If your business maintains large amounts of inventory, read on to learn more about inventory financing and how you can best utilize it to grow your business

What Is Inventory Financing?

Inventory financing refers to loans that a business can use to buy more inventory. The loans are generally structured as short-term loans or as a revolving line of credit. The products bought from using the funds then generally serve as collateral.

Lenders typically offer financing based on a percentage of the inventory’s value. The rates vary depending on the loan provider and the products your business carries, but the range falls between 20% to 80%.

For instance, let’s say you own a shop at a ski resort and your business needs $100,000 worth of gear to be ready for the season. If you decide to borrow capital, you may find a lender who can lend you 50% of the inventory’s value. So, you’ll get funding for $50,000 that you can use toward buying the products you need.

This is why inventory loans can be an excellent option for businesses that need or maintain large amounts of merchandise. They allow business owners to strategically use the value of their inventory to raise capital, manage cash flows, and grow their businesses.

What Things Can You Use Inventory Financing For?

Inventory financing is a popular funding strategy used by businesses in the retail, wholesale, and manufacturing industries. If your business involves buying inventory of any kind, inventory financing can be helpful because it can keep your shelves stocked during busy seasons. On top of that, the additional capital can allow you to purchase products or raw materials in bulk at a discounted price.

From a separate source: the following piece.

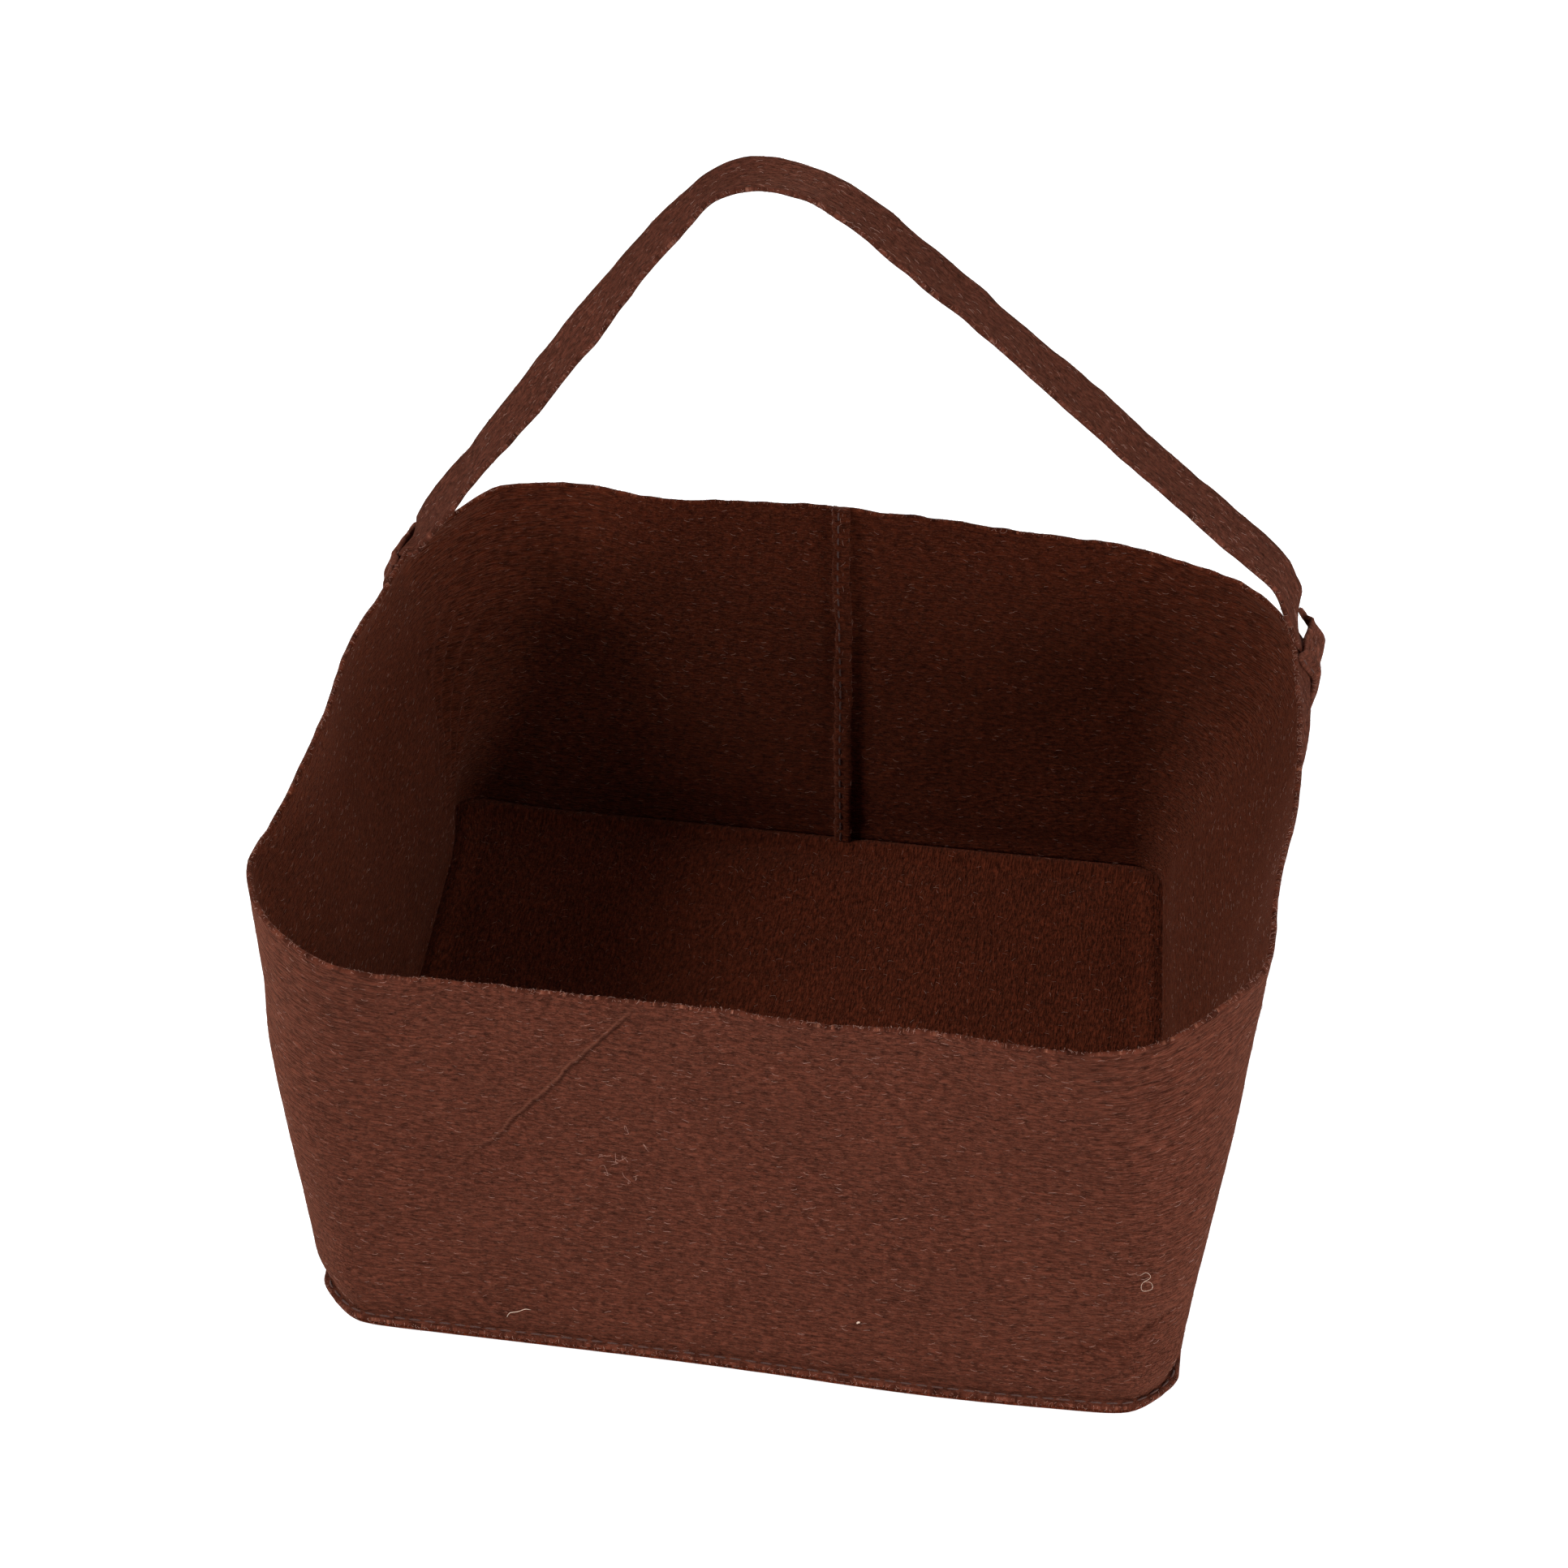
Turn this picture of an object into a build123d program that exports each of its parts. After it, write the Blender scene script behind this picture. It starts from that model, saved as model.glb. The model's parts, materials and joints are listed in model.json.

Aside from using inventory loans to meet customer demand, you can utilize them to improve your offerings or launch new products. For instance, if you’re a ski gear retailer and your customers also ask for supplies for other outdoor activities, you could leverage inventory financing to stock more products, like snowshoes or ice fishing supplies.

Inventory financing is particularly beneficial to new businesses and startups because it frees up their capital. When most of their money is not tied up with inventory, they can maintain their cash flows and cover everyday operating costs even when experiencing slow sales.

Is Inventory Financing a Good Idea for Businesses?

Yes, inventory financing can be a good option for businesses to get additional capital. Like most financing options, you can use inventory loans to manage your cash flow and maintain inventory.

Here are some reasons an inventory loan works as a financing option:

  • With inventory financing, the loan is secured by the inventory you’re going to purchase, so you don’t have to put up personal assets for collateral.
  • The application and approval process is generally quick and easy, especially if you’re working with an online lender. You can get the funding you need in as little as 24 hours!
  • You only get approved for a percentage of the value of the inventory. For small businesses, this is beneficial because you don’t want to take on more debt than you can repay.

Ultimately, remember that loans mean more responsibilities. Before you apply for a loan, make sure you have a plan on how to use it for your business and pay it back. You should also have a clear understanding of your company’s cash flow. This means knowing where your revenue is coming from and understanding your sales cycle.

For example, let’s say you have a list of the products that sell the most and the projected sales you could potentially make during your high sales season. All this information can help you determine if taking on a loan is suitable for your business.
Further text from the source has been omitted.